SANTÉ. Le manque de pharmaciens d’établissement continue d’affecter lourdement la Mauricie et le Centre-du-Québec. Au 1er avril 2021, 28 postes étaient vacants dans la région, comparativement à 18 l’année précédente.
C’est ce que révèle la dernière enquête annuelle menée par l’Association des pharmaciens des établissements de santé du Québec (APES). Les établissements de la région comptent cent postes de pharmaciens. C’est donc dire que le taux de pénurie s’élève à 28 %; en 2020, il se situait à 19 %.
À l’échelle du Québec, environ un poste de pharmacien d’établissement sur cinq (18 %) était non pourvu. Toujours au 1er avril 2021, l’enquête a révélé que 280 postes en équivalent temps complet (ETC) étaient non comblés et que 6238 jours de dépannage ont été requis du 1er avril 2020 au 31 mars 2021. Le recours au dépannage a donc augmenté de 735 jours comparativement à la situation au 1er avril 2020. De plus, le manque de pharmaciens d’établissements continue de se faire sentir dans toutes les régions du Québec. Cette pénurie perdure maintenant depuis 20 ans.

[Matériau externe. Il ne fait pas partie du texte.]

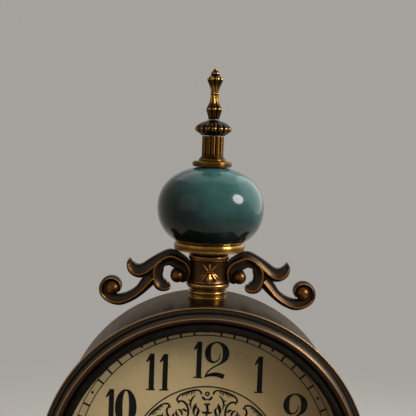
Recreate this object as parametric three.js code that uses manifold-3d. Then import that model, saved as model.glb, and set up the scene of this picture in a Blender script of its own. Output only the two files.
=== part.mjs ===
// A table clock: a round drum on a ceramic and bronze pedestal, with a crest of scrolls,
// a glazed ball and a turned finial. Millimetres, +Z up, the dial faces -Y, and the origin
// is the middle of the base on the surface that the clock stands on.

import * as THREE from 'three';
import { mergeVertices } from 'three/addons/utils/BufferGeometryUtils.js';
import Module from 'manifold-3d';

const wasm = await Module();
wasm.setup();

// Fits shared by the whole clock
const seatGap = 0.3;
const runningGap = 0.3;
const overrun = 2;
const roundSides = 32;
const drumSides = 40;
const ringSides = 20;
const smallSides = 12;
const tinySides = 8;

// Drum: its axis runs front to back, and the posts above and below stand at depth zero
const drum = {
  radius: 101.2, wall: 2, front: 45, back: -27.5, rearLedgeInset: 5, rearLedgeDepth: 2,
  rearLedgeWidth: 8, dialLedgeDepth: 3, dialLedgeWidth: 6,
};
const bezel = {
  lipOverhang: 3.8, lipRise: 6.7, lipDepth: 3.2, grooveDepth: 1.2, grooveWidth: 2.4, bandCrest: 3.9,
  innerSlope: 1.25, innerDrop: 2, spigotDepth: 5, spigotWall: 2.4, chamfer: 2.5,
};
const throat = { proud: 3.5, lipWidth: 4.7, flangeWidth: 1.8, flangeDepth: 0.7, lipRound: 0.9 };
const glass = { thickness: 2 };
const dial = { setback: 9.6, thickness: 1 };

// Rear of the drum
const backPlate = {
  thickness: 2, windowSideMargin: 2, windowEndMargin: 4, screwRadius: 1.5, screwInset: 5.7,
  screwHeadRadius: 3, screwHeadHeight: 1.6, screwLength: 8, screwCount: 3,
};
const door = {
  margin: 3, thickness: 1.6, armThickness: 1.2, pinRadius: 1, knuckleRadius: 2, knuckleLength: 16,
  leafWidth: 6, leafThickness: 1, pullRadius: 4.5, pullHeight: 6, pullInset: 9, magnetSize: 7, magnetDepth: 4,
};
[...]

Des répercussions sur la couverture de soins
L’insuffisance de pharmaciens est d’autant plus préoccupante du fait qu’elle affecte l’ensemble de la couverture de soins pharmaceutiques du réseau de la santé. En effet, selon des données internes de l’APES, de nombreux CHSLD n’ont pas de pharmaciens pour prendre en charge la pharmacothérapie des patients et la situation est tout aussi problématique pour les soins de courte durée. Par exemple, au Québec, seulement 27 % des besoins de soins pharmaceutiques des patients sont couverts en santé mentale (clientèle hospitalisée), alors qu’ils sont couverts à 42 % dans les urgences et à 26 % pour les patients atteints de maladies rénales, dont ceux en dialyse (clientèle des cliniques ambulatoires).

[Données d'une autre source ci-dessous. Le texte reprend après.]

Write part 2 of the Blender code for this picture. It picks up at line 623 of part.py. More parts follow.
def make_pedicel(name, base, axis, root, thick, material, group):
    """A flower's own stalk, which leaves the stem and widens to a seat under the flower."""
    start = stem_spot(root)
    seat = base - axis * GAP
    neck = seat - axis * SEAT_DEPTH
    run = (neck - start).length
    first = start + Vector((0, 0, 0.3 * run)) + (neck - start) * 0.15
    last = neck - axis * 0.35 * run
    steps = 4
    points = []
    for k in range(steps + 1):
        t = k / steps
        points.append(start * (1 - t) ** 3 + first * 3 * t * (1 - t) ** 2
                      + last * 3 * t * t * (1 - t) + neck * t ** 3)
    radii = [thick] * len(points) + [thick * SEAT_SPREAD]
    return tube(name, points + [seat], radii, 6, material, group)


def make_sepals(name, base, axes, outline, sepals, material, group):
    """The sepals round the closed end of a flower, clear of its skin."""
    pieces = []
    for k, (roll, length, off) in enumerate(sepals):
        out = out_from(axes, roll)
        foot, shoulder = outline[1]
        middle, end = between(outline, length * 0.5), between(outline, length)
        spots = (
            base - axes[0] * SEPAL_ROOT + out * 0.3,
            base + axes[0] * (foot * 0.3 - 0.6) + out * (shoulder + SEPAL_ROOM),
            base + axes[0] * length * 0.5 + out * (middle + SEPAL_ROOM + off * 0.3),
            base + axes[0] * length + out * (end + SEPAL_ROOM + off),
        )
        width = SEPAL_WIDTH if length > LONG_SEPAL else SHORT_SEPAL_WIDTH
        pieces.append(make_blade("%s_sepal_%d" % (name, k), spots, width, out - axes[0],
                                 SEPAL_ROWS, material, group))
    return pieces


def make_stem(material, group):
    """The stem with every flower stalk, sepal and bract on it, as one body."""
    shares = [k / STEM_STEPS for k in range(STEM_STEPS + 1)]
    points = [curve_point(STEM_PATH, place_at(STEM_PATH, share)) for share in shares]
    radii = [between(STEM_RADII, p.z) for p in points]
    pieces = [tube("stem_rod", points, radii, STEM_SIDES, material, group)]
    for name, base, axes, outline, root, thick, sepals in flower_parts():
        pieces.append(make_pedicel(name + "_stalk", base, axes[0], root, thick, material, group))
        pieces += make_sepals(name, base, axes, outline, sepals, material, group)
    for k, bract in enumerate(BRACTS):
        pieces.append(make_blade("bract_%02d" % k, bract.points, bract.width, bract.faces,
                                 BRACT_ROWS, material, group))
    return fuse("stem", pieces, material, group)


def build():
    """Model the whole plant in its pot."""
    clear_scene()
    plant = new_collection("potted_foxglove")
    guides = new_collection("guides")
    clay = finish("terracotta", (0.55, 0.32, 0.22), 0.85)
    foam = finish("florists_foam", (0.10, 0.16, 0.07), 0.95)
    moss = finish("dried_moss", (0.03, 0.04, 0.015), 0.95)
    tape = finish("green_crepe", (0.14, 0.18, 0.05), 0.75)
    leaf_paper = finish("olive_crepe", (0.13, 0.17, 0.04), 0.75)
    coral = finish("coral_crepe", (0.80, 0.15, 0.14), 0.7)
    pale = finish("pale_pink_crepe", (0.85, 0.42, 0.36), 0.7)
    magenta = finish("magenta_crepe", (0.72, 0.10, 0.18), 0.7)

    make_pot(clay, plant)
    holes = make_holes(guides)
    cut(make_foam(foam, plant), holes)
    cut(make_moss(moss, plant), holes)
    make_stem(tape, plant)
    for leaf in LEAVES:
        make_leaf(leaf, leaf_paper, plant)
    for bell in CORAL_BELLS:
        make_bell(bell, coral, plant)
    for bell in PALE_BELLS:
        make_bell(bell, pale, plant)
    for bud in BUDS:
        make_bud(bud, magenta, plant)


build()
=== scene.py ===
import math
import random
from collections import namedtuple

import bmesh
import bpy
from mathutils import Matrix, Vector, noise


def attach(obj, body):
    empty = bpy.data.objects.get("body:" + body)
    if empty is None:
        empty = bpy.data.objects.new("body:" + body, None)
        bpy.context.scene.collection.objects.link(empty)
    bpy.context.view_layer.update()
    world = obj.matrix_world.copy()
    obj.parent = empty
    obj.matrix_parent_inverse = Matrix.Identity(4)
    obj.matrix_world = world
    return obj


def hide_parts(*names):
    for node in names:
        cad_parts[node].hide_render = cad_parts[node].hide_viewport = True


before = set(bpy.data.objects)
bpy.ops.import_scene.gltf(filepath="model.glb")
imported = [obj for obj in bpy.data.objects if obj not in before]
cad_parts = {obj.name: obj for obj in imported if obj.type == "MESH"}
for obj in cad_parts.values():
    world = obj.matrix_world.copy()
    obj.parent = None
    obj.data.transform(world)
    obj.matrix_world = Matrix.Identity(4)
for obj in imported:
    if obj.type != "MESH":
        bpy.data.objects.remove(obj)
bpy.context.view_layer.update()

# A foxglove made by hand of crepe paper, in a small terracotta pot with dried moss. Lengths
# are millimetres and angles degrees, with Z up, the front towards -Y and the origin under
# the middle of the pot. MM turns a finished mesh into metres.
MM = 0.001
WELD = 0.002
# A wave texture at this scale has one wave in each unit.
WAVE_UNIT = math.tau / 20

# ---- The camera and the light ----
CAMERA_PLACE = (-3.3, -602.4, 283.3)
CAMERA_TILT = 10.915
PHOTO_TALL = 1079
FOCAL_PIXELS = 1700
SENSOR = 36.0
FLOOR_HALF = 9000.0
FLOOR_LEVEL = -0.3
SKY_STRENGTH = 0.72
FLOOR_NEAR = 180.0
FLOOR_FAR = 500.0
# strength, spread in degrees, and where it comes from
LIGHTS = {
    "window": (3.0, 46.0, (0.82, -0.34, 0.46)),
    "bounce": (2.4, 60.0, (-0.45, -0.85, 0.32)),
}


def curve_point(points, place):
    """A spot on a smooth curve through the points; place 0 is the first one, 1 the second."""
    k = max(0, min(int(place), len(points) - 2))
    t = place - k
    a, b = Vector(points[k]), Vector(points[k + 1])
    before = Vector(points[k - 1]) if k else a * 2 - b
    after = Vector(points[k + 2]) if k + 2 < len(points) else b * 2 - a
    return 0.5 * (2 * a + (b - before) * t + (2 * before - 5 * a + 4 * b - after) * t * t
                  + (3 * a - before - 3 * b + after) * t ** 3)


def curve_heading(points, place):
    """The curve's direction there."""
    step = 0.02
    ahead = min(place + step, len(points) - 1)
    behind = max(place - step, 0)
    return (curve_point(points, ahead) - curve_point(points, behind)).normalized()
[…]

«Tout en visant à combler les besoins actuels, il faut aussi voir venir à moyen terme et considérer ceux que génèrent le vieillissement de la population, la multiplication des maladies chroniques et la construction de nouvelles infrastructures en santé, comme les maisons des aînés et alternatives ainsi que les nouveaux hôpitaux. Car on devra inévitablement créer des postes dans tous ces milieux pour répondre aux besoins croissants», fait valoir Linda Vaillant, pharmacienne et directrice générale de l’APES.
Solutions
Certes, le renouvellement de l’entente de travail, entérinée par les membres de l’APES le 20 janvier 2022, constitue une avancée pour lutter contre la pénurie de pharmaciens d’établissements. Toutefois, la situation est encore loin d’être résolue et pour parvenir à des solutions durables, l’Association souhaite travailler de concert avec le gouvernement du Québec.

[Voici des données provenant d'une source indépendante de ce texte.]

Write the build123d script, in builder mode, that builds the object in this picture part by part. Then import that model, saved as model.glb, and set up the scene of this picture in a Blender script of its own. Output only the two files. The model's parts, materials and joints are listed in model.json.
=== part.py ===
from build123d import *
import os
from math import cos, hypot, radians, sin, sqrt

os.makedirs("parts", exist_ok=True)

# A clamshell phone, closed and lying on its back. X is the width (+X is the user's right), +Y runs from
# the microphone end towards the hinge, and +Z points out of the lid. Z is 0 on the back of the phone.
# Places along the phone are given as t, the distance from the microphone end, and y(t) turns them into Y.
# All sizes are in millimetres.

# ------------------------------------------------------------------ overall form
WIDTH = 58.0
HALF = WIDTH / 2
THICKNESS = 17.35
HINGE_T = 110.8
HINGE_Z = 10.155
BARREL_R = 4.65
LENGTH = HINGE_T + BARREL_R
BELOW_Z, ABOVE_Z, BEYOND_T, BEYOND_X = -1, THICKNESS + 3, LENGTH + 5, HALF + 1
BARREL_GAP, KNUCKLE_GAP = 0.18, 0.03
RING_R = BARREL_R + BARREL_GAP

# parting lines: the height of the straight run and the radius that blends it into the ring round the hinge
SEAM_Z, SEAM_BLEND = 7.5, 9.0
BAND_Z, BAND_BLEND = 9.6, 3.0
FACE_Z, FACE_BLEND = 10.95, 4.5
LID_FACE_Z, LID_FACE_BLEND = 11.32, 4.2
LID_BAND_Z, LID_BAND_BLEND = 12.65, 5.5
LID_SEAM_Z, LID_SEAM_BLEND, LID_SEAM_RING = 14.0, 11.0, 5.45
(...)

«La nouvelle entente de travail contribuera certainement à soutenir les efforts d’attraction et de rétention de pharmaciens en établissement. On doit cependant s’assurer en tout temps de demeurer compétitif avec les pharmacies privées sur le plan du salaire offert aux pharmaciens salariés. Autrement, le réseau de la santé et des services sociaux perdra des candidats», avertit le président de l’APES, le pharmacien François Paradis. «Si l’on veut parvenir à des solutions complètes et durables, le gouvernement devra aussi poser des gestes concrets pour valoriser la profession et encourager la réalisation de la maîtrise en pharmacothérapie avancée. C’est primordial pour doter les établissements de santé de pharmaciens adéquatement formés dans tous les secteurs de soins où leur expertise est nécessaire. Il y a urgence d’agir», poursuit-il.
Plus précisément, l’APES demande au gouvernement d’augmenter les admissions à la maîtrise, qui est nécessaire pour exercer en milieux de soins aigus, ainsi que le nombre de bourses. Elle lui demande également de travailler de concert avec les facultés de pharmacie afin de rendre le programme de maîtrise plus accessible aux étudiants, notamment en leur permettant de suivre le bloc de cours à distance. En offrant plus de flexibilité, une telle mesure faciliterait la formation de nouveaux pharmaciens, particulièrement en région.
«Ces actions, jumelées à la mise en place d’une campagne pour promouvoir la profession de pharmacien d’établissement de santé, contribueraient sans aucun doute à accroitre l’attractivité de la profession. C’est ainsi que nous en viendrons à résorber la pénurie de longue date et que nous pourrons répondre aux besoins de la population. C’est pourquoi l’APES offre sa pleine collaboration au gouvernement pour mettre en place ces mesures», conclut Linda Vaillant.